See Death Stranding’s new Photo Mode in action
Hideo Kojima recently shared a short video showing off the types of shots players can achieve with Death Stranding’s upcoming photo mode, which is launching alongside the PC version in June. The photo mode has a standard set of features like filters and frames, but you can apparently change Sam’s expressions as well.
Death Stranding will have Denuvo DRM on PC
When it comes to PC, Death Stranding will include the notorious Denuvo anti-tamper software included. Other games have had Denuvo removed after launch when it’s inevitably cracked by motivated pirates. That could happen with Death Stranding. Or it may not. What we know for sure is that it will be packed in on June 2nd.
A Death Stranding sequel wouldn’t be a direct follow-up
In an interview with Vulture, Kojima said that a theoretical sequel to Death Stranding probably wouldn’t be a direct follow-up. If Kojima Productions was to start work on a sequel, it would “start from zero.” That could mean a completely different story with a new cast of characters. Though, Kojima said that we would like to work with Norman Reedus again.
It’s fun to speculate about what this really means for a sequel, but it sounds like Kojima himself is just as unsure about what form it would take.
What is Death Stranding anyway?
Good question! Kojima Productions founder and Death Stranding director Hideo Kojima has a penchant for mystery and obfuscation—just look at the MGS5 trailers. True to form, this was the world’s first look at Death Stranding, back at E3 2016:
These cryptic trailers would continue for years, but eventually, we learned that Death Stranding is a strange mix of hiking simulation, sci-fi mysticism, and stealth action. The short version? It’s a third-person action game in which you play as Sam Porter Bridges, a freelance deliveryman who travels across a conglomerate of North American cities that are trying to rebuild after the collapse of civilisation.
Making his job more difficult are the spectral apparitions known as BTs—or beached things—which are connected to a series of supernatural events that wiped out most fo the population, known collectively as the Death Stranding. The BTs roaming the continent make normal travel a death sentence. Trekking even a few miles can be a death sentence. That’s where porters come in: delivery workers who take on the risk and evade BT detection.
Oh yeah, what’s with the jar baby?
That’s BB, or Bridge Baby—a baby that’s been taken from the “still-mothers” located in the capital city of the United Cities of America. The important thing here is that BBs connect porters to the world of the dead, giving them to sense BTs through the Odradek (that little robotic arm on Sam’s shoulder in-game). Think of BB like a radar of sorts.

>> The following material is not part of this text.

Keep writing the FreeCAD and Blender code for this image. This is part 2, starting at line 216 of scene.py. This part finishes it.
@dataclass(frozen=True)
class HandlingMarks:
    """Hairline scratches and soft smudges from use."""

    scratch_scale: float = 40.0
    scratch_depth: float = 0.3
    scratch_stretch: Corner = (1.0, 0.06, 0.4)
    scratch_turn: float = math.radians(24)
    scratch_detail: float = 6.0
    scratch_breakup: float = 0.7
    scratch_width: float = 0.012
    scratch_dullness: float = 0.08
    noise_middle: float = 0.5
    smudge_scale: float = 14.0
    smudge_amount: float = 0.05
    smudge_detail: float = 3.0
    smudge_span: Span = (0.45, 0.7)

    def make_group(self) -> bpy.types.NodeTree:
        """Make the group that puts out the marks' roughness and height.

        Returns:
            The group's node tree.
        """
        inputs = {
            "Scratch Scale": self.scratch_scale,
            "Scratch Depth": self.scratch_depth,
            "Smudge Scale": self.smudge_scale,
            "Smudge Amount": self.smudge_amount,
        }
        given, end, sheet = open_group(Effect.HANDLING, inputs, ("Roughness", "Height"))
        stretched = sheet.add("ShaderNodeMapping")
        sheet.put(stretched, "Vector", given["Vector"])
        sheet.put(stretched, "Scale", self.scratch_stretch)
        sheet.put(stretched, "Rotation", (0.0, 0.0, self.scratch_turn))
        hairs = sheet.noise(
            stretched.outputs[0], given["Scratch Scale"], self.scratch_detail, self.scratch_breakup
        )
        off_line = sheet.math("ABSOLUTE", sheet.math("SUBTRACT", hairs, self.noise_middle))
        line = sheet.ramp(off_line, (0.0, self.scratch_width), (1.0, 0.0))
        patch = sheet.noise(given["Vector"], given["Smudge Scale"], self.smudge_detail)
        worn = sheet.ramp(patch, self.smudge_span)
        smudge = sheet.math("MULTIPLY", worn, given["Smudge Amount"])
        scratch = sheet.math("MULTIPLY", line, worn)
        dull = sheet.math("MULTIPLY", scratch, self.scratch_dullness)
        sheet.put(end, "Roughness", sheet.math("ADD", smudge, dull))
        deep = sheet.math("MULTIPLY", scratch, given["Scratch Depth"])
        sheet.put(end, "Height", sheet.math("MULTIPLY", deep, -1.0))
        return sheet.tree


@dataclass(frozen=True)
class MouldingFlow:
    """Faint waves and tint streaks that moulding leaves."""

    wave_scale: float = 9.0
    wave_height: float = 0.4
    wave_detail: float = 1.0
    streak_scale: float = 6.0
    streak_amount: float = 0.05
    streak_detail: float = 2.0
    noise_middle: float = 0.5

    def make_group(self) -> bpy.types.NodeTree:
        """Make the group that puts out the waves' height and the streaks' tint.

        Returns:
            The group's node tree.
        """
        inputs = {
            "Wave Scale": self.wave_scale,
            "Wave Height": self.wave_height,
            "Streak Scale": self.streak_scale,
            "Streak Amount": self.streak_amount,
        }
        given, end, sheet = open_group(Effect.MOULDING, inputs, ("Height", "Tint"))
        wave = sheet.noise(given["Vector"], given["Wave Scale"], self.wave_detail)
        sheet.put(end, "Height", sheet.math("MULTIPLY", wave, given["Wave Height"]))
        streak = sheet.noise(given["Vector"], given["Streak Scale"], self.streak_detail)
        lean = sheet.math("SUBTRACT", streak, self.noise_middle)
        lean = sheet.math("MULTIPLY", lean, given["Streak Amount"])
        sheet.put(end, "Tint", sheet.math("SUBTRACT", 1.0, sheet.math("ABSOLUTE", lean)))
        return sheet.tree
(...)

Periodically the baby needs to be synchronised with an incubator that updates the data of its mothers womb, which is one of those sentences I never expected I’d write. Your BB can also get distressed if Sam takes a bad fall, at which point you can soothe him by gently rocking the controller.
Death Stranding trailers
Before its release last year, Death Stranding went on quite the streak of mind-bending trailers that left viewers equal parts baffled and intrigued. We’ve gathered them below, if you’ve somehow missed them over the years.

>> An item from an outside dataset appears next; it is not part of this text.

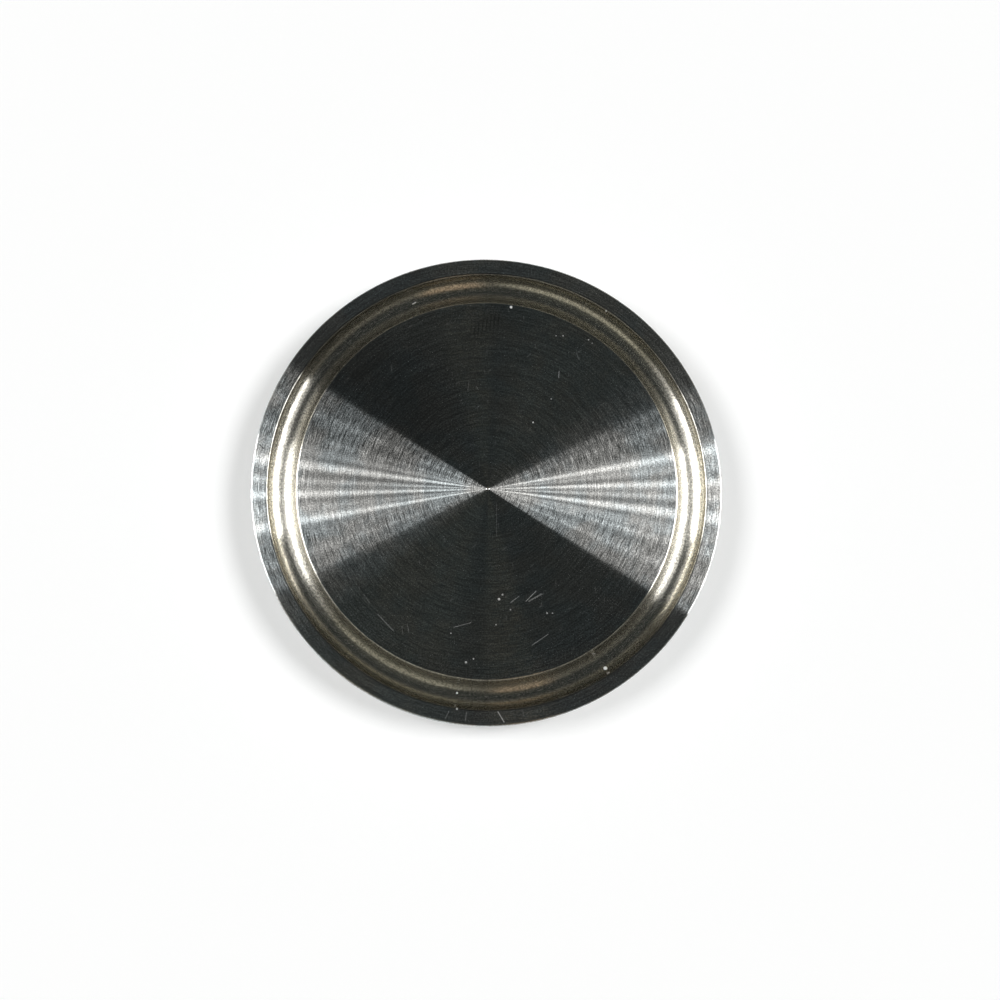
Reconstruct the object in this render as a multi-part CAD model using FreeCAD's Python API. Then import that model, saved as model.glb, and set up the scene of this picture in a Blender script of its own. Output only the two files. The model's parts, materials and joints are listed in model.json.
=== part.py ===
import FreeCAD, Part
import math
import os

# Blank ferrule for a clamped sanitary joint, turned from one bar of stainless steel.
# All sizes are in millimetres. The origin is the middle of the flat back, and +Z
# leaves through the middle of the sealing face.

# Flange
flange_diameter = 50.5
total_thickness = 6.35
edge_height = 2.85
clamp_angle = 20.0

# Gasket groove, with a round bottom and rounded lips
groove_diameter = 43.95
groove_radius = 1.5
groove_depth = 1.5
groove_lip_radius = 0.2

# Broken edges
face_edge_radius = 0.2
clamp_edge_radius = 0.3
back_edge_radius = 0.5

# Small dimple that the facing tool left at the centre
dimple_diameter = 0.5
dimple_depth = 0.08

NODE = "blank_ferrule"
FULL_TURN = 360.0


def point(radius, height):
    """A point of the half section, at a distance from the axis and a height above the back."""
    return FreeCAD.Vector(radius, 0, height)


def line(start, end):
    """A straight edge of the half section."""
    return Part.LineSegment(start, end).toShape()


def arc(start, middle, end):
    """A round edge of the half section through three points."""
    return Part.Arc(start, middle, end).toShape()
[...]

Be careful with this trailer, which was unveiled just ahead of the console release. Multiple reviewers have suggested that it actually spoils many of the game’s biggest surprises.
Life is imitating art
Straight out of a video game: China’s ubiquitous food-delivery app https://t.co/O6kOT9RrJG caught the Chinese internet’s attention this week after testing a powered exoskeleton for its couriers. The exoskeleton endows the wearer with the strength to carry up to 50 kg with ease. pic.twitter.com/4elmxRhLDUApril 30, 2020
If you thought 2020’s year of social distancing was already giving off Death Stranding vibes, consider also this powered exoskeleton that Chinese delivery app Ele.me tested in April. According to the tweet, the exoskeleton allows the wearer to haul up to 110 pounds without breaking a sweat.
It’s a neat contraption to watch in action. If you look closely, you can imagine how it’d feel to be the courier. You can feel the weight on your back, but its burden is being completely absorbed by the skeleton.